Firstly, the excuse. “You spent too much time with Nadim Houry (deputy director of HRW’s Middle East and North Africa division) so you won’t get much time with Roth.”

Secondly, the interventions. At one point during the severely curtailed interview, the head of media cut in: “We have to finish this now. We have to get Kenneth to a parliamentary event.” The same officer then interrupted when Mr Roth was asked about accusations levelled at HRW four years ago: “This is the launch of the World Report 2013, not about 2009,” she said.

When he was left to answer questions, Mr Roth would not directly take on Mr Bernstein’s criticisms. Instead, he said: “His main complaint was that we shouldn’t report on Israel because it is a democracy.”

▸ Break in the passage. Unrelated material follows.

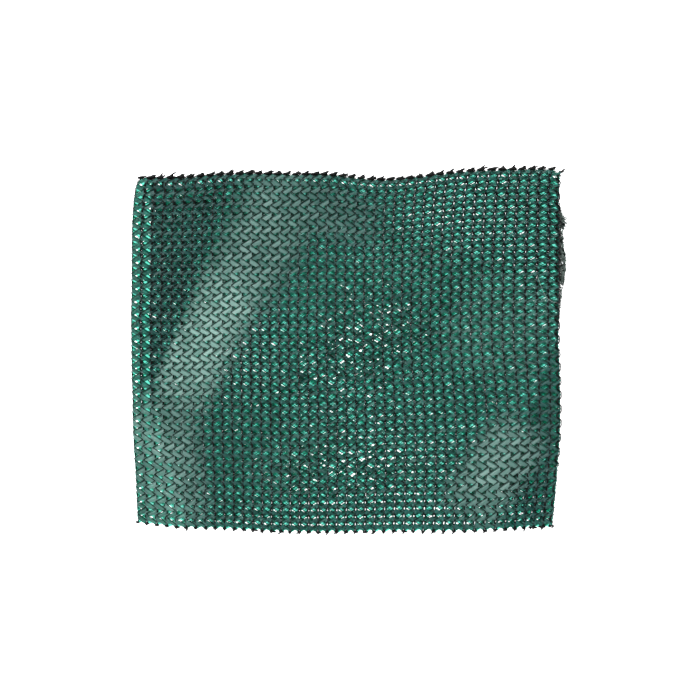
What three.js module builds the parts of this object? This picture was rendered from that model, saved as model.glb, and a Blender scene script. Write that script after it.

Mr Bernstein’s key point, however, was that HRW “should make a distinction between open and closed societies” —he did not advocate that Israel’s status as a democracy mean it should be ignored by rights watchdogs.

When pressed to explain why 2011 was the first year since 1995 that HRW did not produce a major report on Israel and the Palestinians, Mr Roth argued that “a major report usually relates to a major upsurge in abuse and in the case of Israel that tends to be related to armed conflict”. However, there was no conflict in many of the years between 1995 and 2011.

In one of the most embarrassing incidents for HRW, in 2009 it emerged that Marc Garlasco, a “senior military analyst” at the organisation and the author of highly critical reports on IDF conduct during Operation Cast Lead, was an avid collector of Nazi memorabilia. Mr Roth refused to admit that the episode had damaged HRW, saying: “I would rather that Garlasco hadn’t had that crazy hobby.”

In 2009, Sarah Lee Whitson, director of HRW’s Middle East and North Africa division, went to Saudi Arabia to solicit donations from prominent members of society. According to an article in Arab News and highlighted by NGO Monitor, at the meeting Ms Whitson discussed “evidence of Israel using white phosphorus and launching systematic destructive attacks on civilian targets”. Mr Roth argued that she “mentioned our work throughout the region, not just Israel, and did not solicit money to work on Israel.” He did not, however, make any comment on the language reportedly used by Ms Whitson.

This was less of an interview than an exercise in denial, obfuscation and plain old censorship.